- Pablo's Inferno Issue One Art by Rhode Montijo

Publication information
- First appearance: Pablo's Inferno #1
- Created by: Rhode Montijo

In-story information
- Alter ego: Pablo
- Team affiliations: Quetzal, El Calambre

= Pablo's Inferno =

Pablo's Inferno is a five-issue indie comic limited series created and produced by Rhode Montijo. The comic owes its title to Inferno, the first cantica of Dante Alighieri's Divine Comedy, and according to Montijo is something of a parody:

My friend Dan Chapman, and I, just brainstormed. He knew that I liked to draw monsters, so we came up with the idea of what if there was a little kid who went to hell...just an excuse to draw monsters...it's kind of like a parody of "Dante's Inferno." We ripped on the title and made it a comedic "Dante's Inferno.

== Plot ==
The comic follows the story of Pablo James, a young boy whose life is ended in an unfortunate hit-and-run accident, ends up in hell and has to traverse the underworld in search of answers. Along the way he meets several colorful characters such as Quetzal, an ancient Aztec god, and El Calambre, the ghost of a once-famous masked wrestler.

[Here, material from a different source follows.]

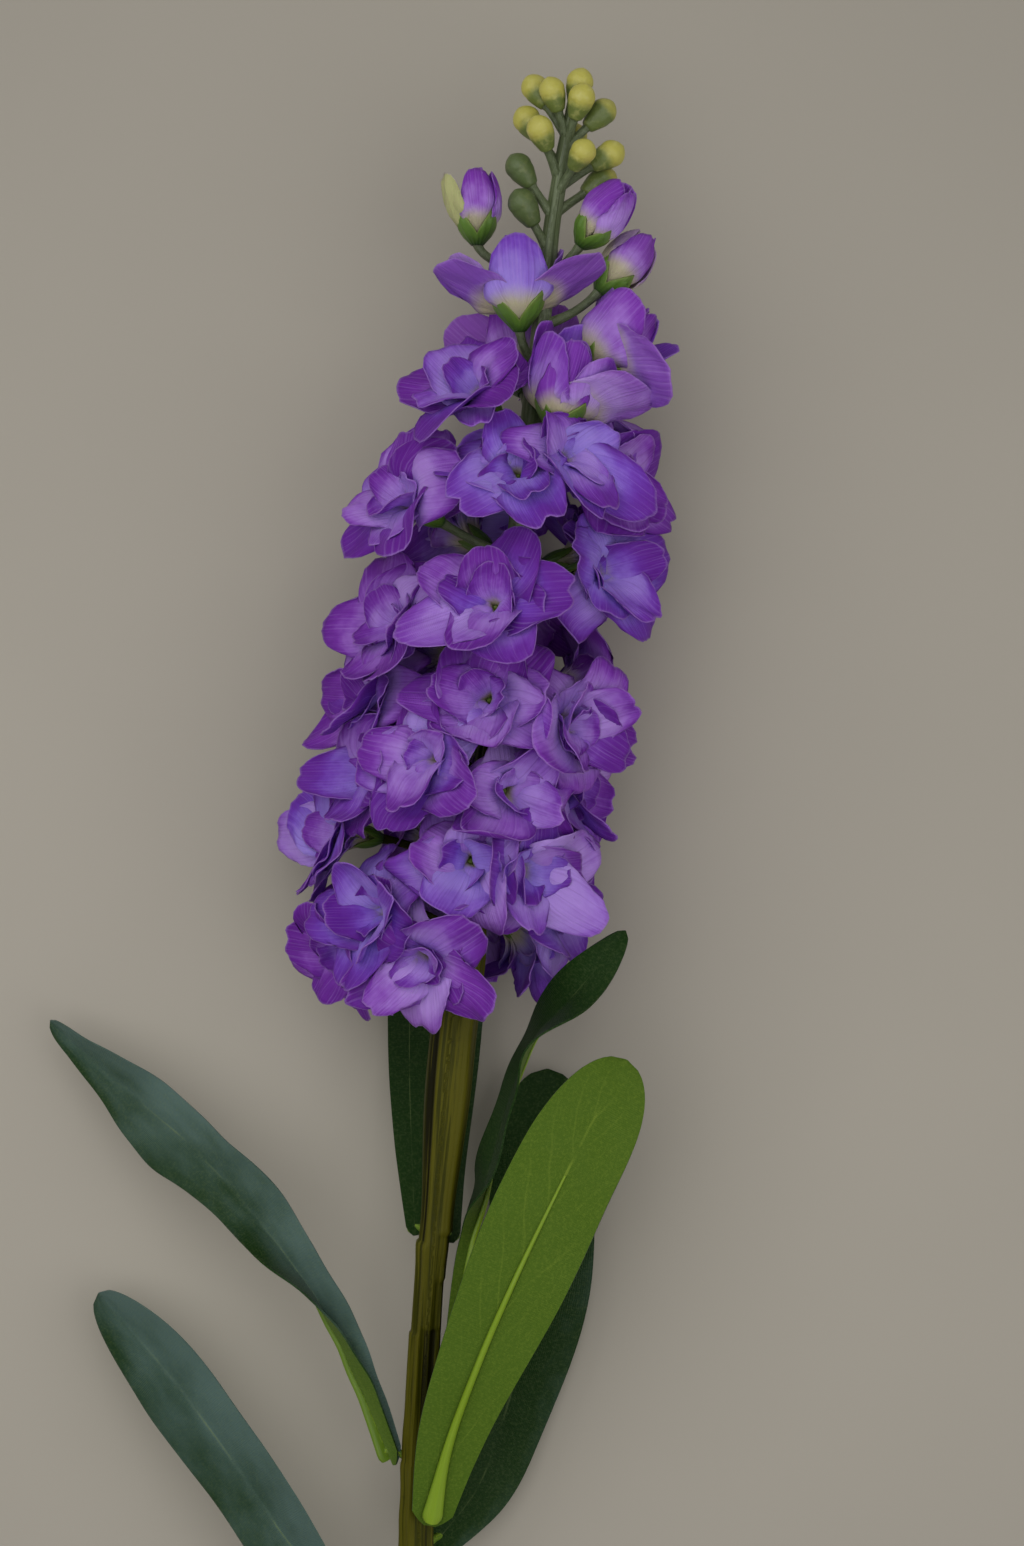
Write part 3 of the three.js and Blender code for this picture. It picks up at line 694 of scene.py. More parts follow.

== Possible film adaptation==
As the comic's popularity grew, Montijo was often questioned on the possibility of a Pablo's Inferno film adaptation. Although open to the idea, he is doubtful of the outcome:

Some people have seen it and they like it, but they think it's too big in scope. Some people are a little afraid of it. But I would love to, some day.